Selon vous, nous nous sommes désarmés en détruisant ce que de Gaulle nous avait légué?
De Gaulle avait rendu à la France ce qu’elle avait perdu dans la débâcle de 1940, la collaboration, les spasmes de la décolonisation et les errements du régime des partis: notre indépendance, un État digne de ce nom, des institutions qui permettaient d’être gouvernés tout en redonnant la parole au peuple, un pacte civique et social qui assurait l’unité, la capacité et la volonté de défendre nos intérêts dans le monde et surtout la fierté nationale, sans laquelle une nation ne peut se maintenir. Une grande partie de l’intelligentsia et des forces politiques se sont coalisées pour détruire ce qui avait été si difficile à reconstruire.
Mais le monde a changé. La nation n’est-elle pas un cadre dépassé?
C’est pour l’avoir cru que les élites occidentales ont failli. Dépassées, les frontières, la souveraineté du peuple, l’indépendance, la solidarité nationale, la volonté de se défendre quand nous sommes confrontés aux concurrences déloyales, à une pandémie, au terrorisme, aux crises migratoires, au malaise identitaire? Au contraire: nous n’avons plus de temps à perdre pour refaire une nation.
Pourtant, tous les responsables politiques invoquent l’héritage du Général…
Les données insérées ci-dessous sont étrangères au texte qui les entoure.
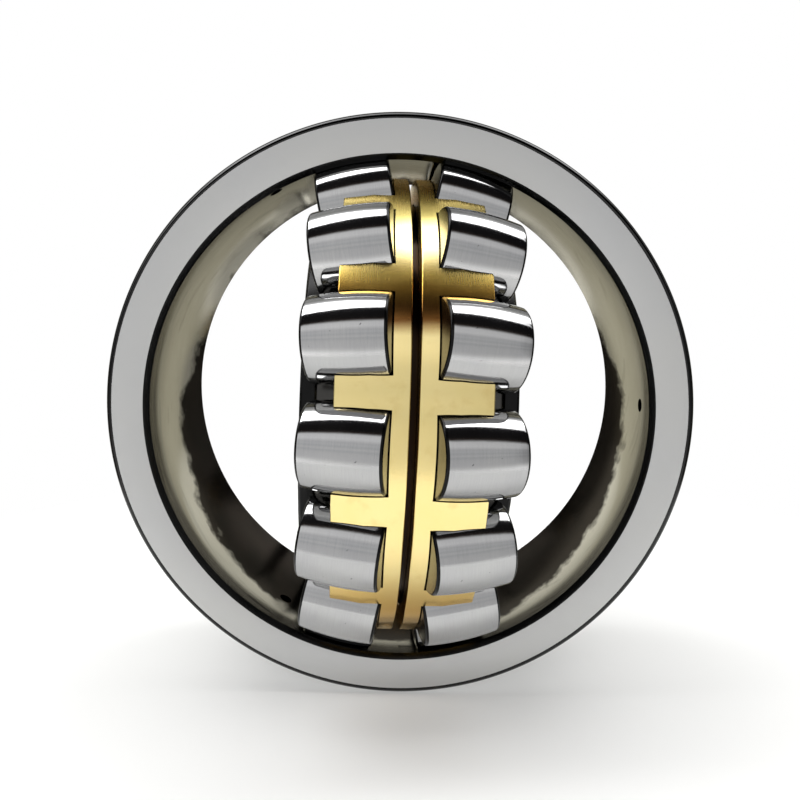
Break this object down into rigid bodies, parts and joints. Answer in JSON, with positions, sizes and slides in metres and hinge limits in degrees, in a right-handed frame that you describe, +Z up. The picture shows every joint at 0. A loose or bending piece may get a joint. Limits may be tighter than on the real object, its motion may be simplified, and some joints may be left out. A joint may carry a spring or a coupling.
{
  "type": "spherical roller bearing",
  "caption": "Double-row spherical roller bearing, its inner ring, barrel rollers and machined brass cages swivelled sideways in the one-piece outer ring.",
  "frame": {"origin": "bearing centre, which is the centre of the outer ring's raceway sphere and of its outside cylinder", "axes": "+Y along the axis of the outer ring, away from its front face; +Z up with the bearing standing on its rim; the swivelled inner axis lies nearly along +X"},
  "size_m": [0.24, 0.2157, 0.24],
  "materials": {
    "outer_ring_steel": "ground bearing steel, satin side faces and polished raceway",
    "inner_ring_steel": "ground bearing steel, polished raceways",
    "guide_ring_steel": "turned steel, oiled",
    "cage_brass": "machined brass, fine turning marks",
    "roller_steel": "mirror ground bearing steel"
  },
  "bodies": {
    "outer_ring": {"outer_ring": "outer_ring_steel"},
    "guide_ring": {"guide_ring": "guide_ring_steel"},
    "inner_ring": {"inner_ring": "inner_ring_steel"},
    "cage_left": {"cage_left": "cage_brass"},
    "cage_right": {"cage_right": "cage_brass"},
    "roller_left_01": {"roller_left_01": "roller_steel"},
    "roller_left_02": {"roller_left_02": "roller_steel"},
    "roller_left_03": {"roller_left_03": "roller_steel"},
    "roller_left_04": {"roller_left_04": "roller_steel"},
    "roller_left_05": {"roller_left_05": "roller_steel"},
    "roller_left_06": {"roller_left_06": "roller_steel"},
    "roller_left_07": {"roller_left_07": "roller_steel"},
    "roller_left_08": {"roller_left_08": "roller_steel"},
    "roller_left_09": {"roller_left_09": "roller_steel"},
    "roller_left_10": {"roller_left_10": "roller_steel"},
    "roller_left_11": {"roller_left_11": "roller_steel"},
    "roller_left_12": {"roller_left_12": "roller_steel"},
    "roller_left_13": {"roller_left_13": "roller_steel"},
    "roller_left_14": {"roller_left_14": "roller_steel"},
    "roller_left_15": {"roller_left_15": "roller_steel"},
    "roller_right_01": {"roller_right_01": "roller_steel"},
    "roller_right_02": {"roller_right_02": "roller_steel"},
    "roller_right_03": {"roller_right_03": "roller_steel"},
    "roller_right_04": {"roller_right_04": "roller_steel"},
    "roller_right_05": {"roller_right_05": "roller_steel"},
    "roller_right_06": {"roller_right_06": "roller_steel"},
    "roller_right_07": {"roller_right_07": "roller_steel"},
    "roller_right_08": {"roller_right_08": "roller_steel"},
    "roller_right_09": {"roller_right_09": "roller_steel"},
    "roller_right_10": {"roller_right_10": "roller_steel"},
    "roller_right_11": {"roller_right_11": "roller_steel"},
    "roller_right_12": {"roller_right_12": "roller_steel"},
    "roller_right_13": {"roller_right_13": "roller_steel"},
    "roller_right_14": {"roller_right_14": "roller_steel"},
    "roller_right_15": {"roller_right_15": "roller_steel"}
  },
  "joints": [
    {"name": "swivel", "type": "hinge", "parent": "outer_ring", "child": "guide_ring", "pos_m": [0, 0, 0], "axis": [0.0427, 0, 0.9991], "range_deg": [-94.35, 85.65]},
    {"name": "inner_spin", "type": "hinge", "parent": "guide_ring", "child": "inner_ring", "pos_m": [0, 0, 0], "axis": [0.9962, 0.0758, -0.0426], "continuous": true},
    {"name": "cage_left_spin", "type": "hinge", "parent": "guide_ring", "child": "cage_left", "pos_m": [0, 0, 0], "axis": [0.9962, 0.0758, -0.0426], "continuous": true},
    {"name": "cage_right_spin", "type": "hinge", "parent": "guide_ring", "child": "cage_right", "pos_m": [0, 0, 0], "axis": [0.9962, 0.0758, -0.0426], "continuous": true},
    {"name": "roller_left_01_spin", "type": "hinge", "parent": "cage_left", "child": "roller_left_01", "pos_m": [-0.01452, -0.0913, -0.00111], "axis": [0.9866, -0.1564, -0.0466], "continuous": true},
    {"name": "roller_left_02_spin", "type": "hinge", "parent": "cage_left", "child": "roller_left_02", "pos_m": [-0.01349, -0.08424, 0.03561], "axis": [0.9892, -0.1383, 0.0476], "continuous": true},
    {"name": "roller_left_03_spin", "type": "hinge", "parent": "cage_left", "child": "roller_left_03", "pos_m": [-0.0138, -0.0629, 0.06633], "axis": [0.9885, -0.0835, 0.1265], "continuous": true},
    {"name": "roller_left_04_spin", "type": "hinge", "parent": "cage_left", "child": "roller_left_04", "pos_m": [-0.0154, -0.03097, 0.08574], "axis": [0.9843, -0.0015, 0.1763], "continuous": true},
    {"name": "roller_left_05_spin", "type": "hinge", "parent": "cage_left", "child": "roller_left_05", "pos_m": [-0.01802, 0.00604, 0.09048], "axis": [0.9776, 0.0935, 0.1884], "continuous": true},
    {"name": "roller_left_06_spin", "type": "hinge", "parent": "cage_left", "child": "roller_left_06", "pos_m": [-0.02119, 0.04173, 0.07973], "axis": [0.9695, 0.1851, 0.1608], "continuous": true},
    {"name": "roller_left_07_spin", "type": "hinge", "parent": "cage_left", "child": "roller_left_07", "pos_m": [-0.02438, 0.06992, 0.05535], "axis": [0.9613, 0.2574, 0.0983], "continuous": true},
    {"name": "roller_left_08_spin", "type": "hinge", "parent": "cage_left", "child": "roller_left_08", "pos_m": [-0.02703, 0.08574, 0.02156], "axis": [0.9545, 0.298, 0.0115], "continuous": true},
    {"name": "roller_left_09_spin", "type": "hinge", "parent": "cage_left", "child": "roller_left_09", "pos_m": [-0.02869, 0.08646, -0.0158], "axis": [0.9502, 0.2999, -0.0844], "continuous": true},
    {"name": "roller_left_10_spin", "type": "hinge", "parent": "cage_left", "child": "roller_left_10", "pos_m": [-0.02906, 0.07194, -0.05027], "axis": [0.9493, 0.2626, -0.1728], "continuous": true},
    {"name": "roller_left_11_spin", "type": "hinge", "parent": "cage_left", "child": "roller_left_11", "pos_m": [-0.02808, 0.04471, -0.07589], "axis": [0.9518, 0.1927, -0.2386], "continuous": true},
    {"name": "roller_left_12_spin", "type": "hinge", "parent": "cage_left", "child": "roller_left_12", "pos_m": [-0.02592, 0.00947, -0.08823], "axis": [0.9573, 0.1023, -0.2703], "continuous": true},
    {"name": "roller_left_13_spin", "type": "hinge", "parent": "cage_left", "child": "roller_left_13", "pos_m": [-0.02296, -0.02769, -0.08516], "axis": [0.9649, 0.0069, -0.2624], "continuous": true},
    {"name": "roller_left_14_spin", "type": "hinge", "parent": "cage_left", "child": "roller_left_14", "pos_m": [-0.01971, -0.06034, -0.06721], "axis": [0.9733, -0.0769, -0.2163], "continuous": true},
    {"name": "roller_left_15_spin", "type": "hinge", "parent": "cage_left", "child": "roller_left_15", "pos_m": [-0.01672, -0.08284, -0.03748], "axis": [0.9809, -0.1347, -0.14], "continuous": true},
    {"name": "roller_right_01_spin", "type": "hinge", "parent": "cage_right", "child": "roller_right_01", "pos_m": [0.02797, -0.08803, -0.00387], "axis": [0.9521, 0.3039, -0.0339], "continuous": true},
    {"name": "roller_right_02_spin", "type": "hinge", "parent": "cage_right", "child": "roller_right_02", "pos_m": [0.02903, -0.08137, 0.03292], "axis": [0.9494, 0.2868, -0.1283], "continuous": true},
    {"name": "roller_right_03_spin", "type": "hinge", "parent": "cage_right", "child": "roller_right_03", "pos_m": [0.02876, -0.06035, 0.06386], "axis": [0.9501, 0.2329, -0.2077], "continuous": true},
    {"name": "roller_right_04_spin", "type": "hinge", "parent": "cage_right", "child": "roller_right_04", "pos_m": [0.02718, -0.02862, 0.0836], "axis": [0.9541, 0.1514, -0.2584], "continuous": true},
    {"name": "roller_right_05_spin", "type": "hinge", "parent": "cage_right", "child": "roller_right_05", "pos_m": [0.02459, 0.00834, 0.08873], "axis": [0.9608, 0.0565, -0.2716], "continuous": true},
    {"name": "roller_right_06_spin", "type": "hinge", "parent": "cage_right", "child": "roller_right_06", "pos_m": [0.02142, 0.04414, 0.07836], "axis": [0.9689, -0.0354, -0.2449], "continuous": true},
    {"name": "roller_right_07_spin", "type": "hinge", "parent": "cage_right", "child": "roller_right_07", "pos_m": [0.01822, 0.07259, 0.05428], "axis": [0.9771, -0.1084, -0.1831], "continuous": true},
    {"name": "roller_right_08_spin", "type": "hinge", "parent": "cage_right", "child": "roller_right_08", "pos_m": [0.01555, 0.08876, 0.02066], "axis": [0.984, -0.1499, -0.0968], "continuous": true},
    {"name": "roller_right_09_spin", "type": "hinge", "parent": "cage_right", "child": "roller_right_09", "pos_m": [0.01387, 0.08987, -0.01669], "axis": [0.9883, -0.1527, -0.001], "continuous": true},
    {"name": "roller_right_10_spin", "type": "hinge", "parent": "cage_right", "child": "roller_right_10", "pos_m": [0.01347, 0.07571, -0.05131], "axis": [0.9893, -0.1164, 0.0879], "continuous": true},
    {"name": "roller_right_11_spin", "type": "hinge", "parent": "cage_right", "child": "roller_right_11", "pos_m": [0.01441, 0.04875, -0.07722], "axis": [0.9869, -0.0472, 0.1544], "continuous": true},
    {"name": "roller_right_12_spin", "type": "hinge", "parent": "cage_right", "child": "roller_right_12", "pos_m": [0.01654, 0.01364, -0.08993], "axis": [0.9814, 0.043, 0.187], "continuous": true},
    {"name": "roller_right_13_spin", "type": "hinge", "parent": "cage_right", "child": "roller_right_13", "pos_m": [0.01949, -0.02355, -0.08725], "axis": [0.9739, 0.1384, 0.1802], "continuous": true},
    {"name": "roller_right_14_spin", "type": "hinge", "parent": "cage_right", "child": "roller_right_14", "pos_m": [0.02274, -0.05639, -0.06964], "axis": [0.9655, 0.2227, 0.1349], "continuous": true},
    {"name": "roller_right_15_spin", "type": "hinge", "parent": "cage_right", "child": "roller_right_15", "pos_m": [0.02574, -0.0792, -0.04015], "axis": [0.9578, 0.2813, 0.0592], "continuous": true}
  ],
  "couplings": [
    {"joint": "cage_left_spin", "follows": "inner_spin", "ratio": 0.41212},
    {"joint": "cage_right_spin", "follows": "inner_spin", "ratio": 0.41212},
    {"joint": "roller_left_01_spin", "follows": "inner_spin", "ratio": -2.6822},
    {"joint": "roller_left_02_spin", "follows": "inner_spin", "ratio": -2.6822},
    {"joint": "roller_left_03_spin", "follows": "inner_spin", "ratio": -2.6822},
    {"joint": "roller_left_04_spin", "follows": "inner_spin", "ratio": -2.6822},
    {"joint": "roller_left_05_spin", "follows": "inner_spin", "ratio": -2.6822},
    {"joint": "roller_left_06_spin", "follows": "inner_spin", "ratio": -2.6822},
    {"joint": "roller_left_07_spin", "follows": "inner_spin", "ratio": -2.6822},
    {"joint": "roller_left_08_spin", "follows": "inner_spin", "ratio": -2.6822},
    {"joint": "roller_left_09_spin", "follows": "inner_spin", "ratio": -2.6822},
    {"joint": "roller_left_10_spin", "follows": "inner_spin", "ratio": -2.6822},
    {"joint": "roller_left_11_spin", "follows": "inner_spin", "ratio": -2.6822},
    {"joint": "roller_left_12_spin", "follows": "inner_spin", "ratio": -2.6822},
    {"joint": "roller_left_13_spin", "follows": "inner_spin", "ratio": -2.6822},
    {"joint": "roller_left_14_spin", "follows": "inner_spin", "ratio": -2.6822},
    {"joint": "roller_left_15_spin", "follows": "inner_spin", "ratio": -2.6822},
    {"joint": "roller_right_01_spin", "follows": "inner_spin", "ratio": -2.6822},
    {"joint": "roller_right_02_spin", "follows": "inner_spin", "ratio": -2.6822},
    {"joint": "roller_right_03_spin", "follows": "inner_spin", "ratio": -2.6822},
    {"joint": "roller_right_04_spin", "follows": "inner_spin", "ratio": -2.6822},
    {"joint": "roller_right_05_spin", "follows": "inner_spin", "ratio": -2.6822},
    {"joint": "roller_right_06_spin", "follows": "inner_spin", "ratio": -2.6822},
    {"joint": "roller_right_07_spin", "follows": "inner_spin", "ratio": -2.6822},
    {"joint": "roller_right_08_spin", "follows": "inner_spin", "ratio": -2.6822},
    {"joint": "roller_right_09_spin", "follows": "inner_spin", "ratio": -2.6822},
    {"joint": "roller_right_10_spin", "follows": "inner_spin", "ratio": -2.6822},
    {"joint": "roller_right_11_spin", "follows": "inner_spin", "ratio": -2.6822},
    {"joint": "roller_right_12_spin", "follows": "inner_spin", "ratio": -2.6822},
    {"joint": "roller_right_13_spin", "follows": "inner_spin", "ratio": -2.6822},
    {"joint": "roller_right_14_spin", "follows": "inner_spin", "ratio": -2.6822},
    {"joint": "roller_right_15_spin", "follows": "inner_spin", "ratio": -2.6822}
  ]
}
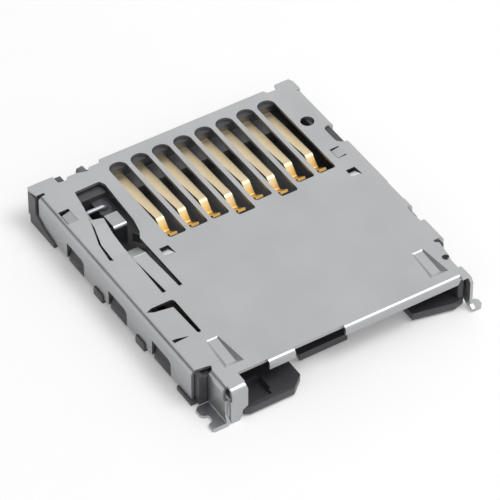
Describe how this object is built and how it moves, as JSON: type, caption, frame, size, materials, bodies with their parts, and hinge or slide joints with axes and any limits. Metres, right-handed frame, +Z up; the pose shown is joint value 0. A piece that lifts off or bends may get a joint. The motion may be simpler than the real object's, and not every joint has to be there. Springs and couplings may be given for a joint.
{
  "type": "sd card socket",
  "caption": "Push-in, push-out micro memory card socket: folded steel shell over a black moulded housing, sprung gilt contacts and a sprung slider with a heart-shaped track.",
  "frame": {"origin": "centre of the overall box in plan, on the solder plane under the socket", "axes": "+X across the socket to the right seen from the card slot, +Y from the card slot to the solder tails, +Z up from the board"},
  "size_m": [0.0138, 0.0162, 0.0019],
  "materials": {
    "black_plastic": "moulded, fine matt",
    "slider_plastic": "moulded, smooth",
    "stainless_sheet": "satin rolled sheet",
    "gilt_strip": "gold flash over nickel",
    "steel_wire": "bright drawn wire",
    "spring_wire": "drawn spring wire",
    "spring_sheet": "rolled spring sheet",
    "switch_strip": "plated strip"
  },
  "bodies": {
    "base": {"housing": "black_plastic", "shell": "stainless_sheet", "contact_1": "gilt_strip", "contact_2": "gilt_strip", "contact_3": "gilt_strip", "contact_4": "gilt_strip", "contact_5": "gilt_strip", "contact_6": "gilt_strip", "contact_7": "gilt_strip", "contact_8": "gilt_strip", "eject_spring": "spring_wire", "detect_switch_terminal": "switch_strip", "detect_switch_spring": "switch_strip"},
    "carriage": {"slider": "slider_plastic", "card_lock_spring": "spring_sheet"},
    "pin": {"cam_pin": "steel_wire"}
  },
  "joints": [
    {"name": "slider_slide", "type": "slide", "parent": "base", "child": "carriage", "axis": [0, 1, 0], "range_m": [0, 0.0045], "stiffness_N_per_m": 40, "deforming": ["eject_spring"]},
    {"name": "cam_pin_swing", "type": "hinge", "parent": "base", "child": "pin", "pos_m": [-0.00435, 0.005, 0.00147], "axis": [0, 0, 1], "range_deg": [-4.6, 0]}
  ],
  "couplings": [
    {"joint": "cam_pin_swing", "follows": "slider_slide", "rad_per_m": -17.55}
  ]
}
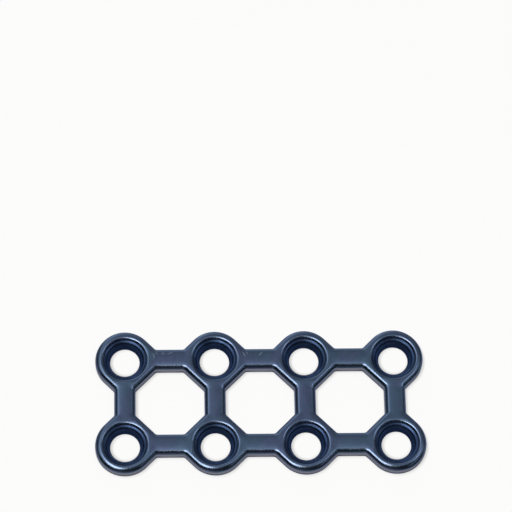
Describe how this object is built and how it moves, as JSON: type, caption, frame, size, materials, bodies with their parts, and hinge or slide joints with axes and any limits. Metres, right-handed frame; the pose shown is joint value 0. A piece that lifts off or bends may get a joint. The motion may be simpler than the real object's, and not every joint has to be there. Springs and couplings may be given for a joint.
{
  "type": "orthopedic bone plate",
  "caption": "Flat anodised titanium grid mini plate: countersunk screw eyelets tied by straight bars around octagonal windows.",
  "frame": {"origin": "middle of the flat underside that lies on the bone", "axes": "+X along the four columns of holes, +Y across the two rows, +Z out of the bone side, towards the screw heads"},
  "size_m": [0.0256, 0.0116, 0.001],
  "materials": {
    "anodised_titanium": "satin, tumbled and anodised blue"
  },
  "bodies": {
    "root": {"bone_plate": "anodised_titanium"}
  },
  "joints": []
}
Les politiciens cherchent toujours à dire ce qu’ils croient que l’opinion publique souhaite les entendre dire. Ils invoquent de Gaulle parce qu’ils sentent que les Français éprouvent un manque de plus en plus grand de ce qu’il a incarné. Mais il y a cet abîme entre les mots et les choses dans lequel, une fois encore, la démocratie est en train de sombrer.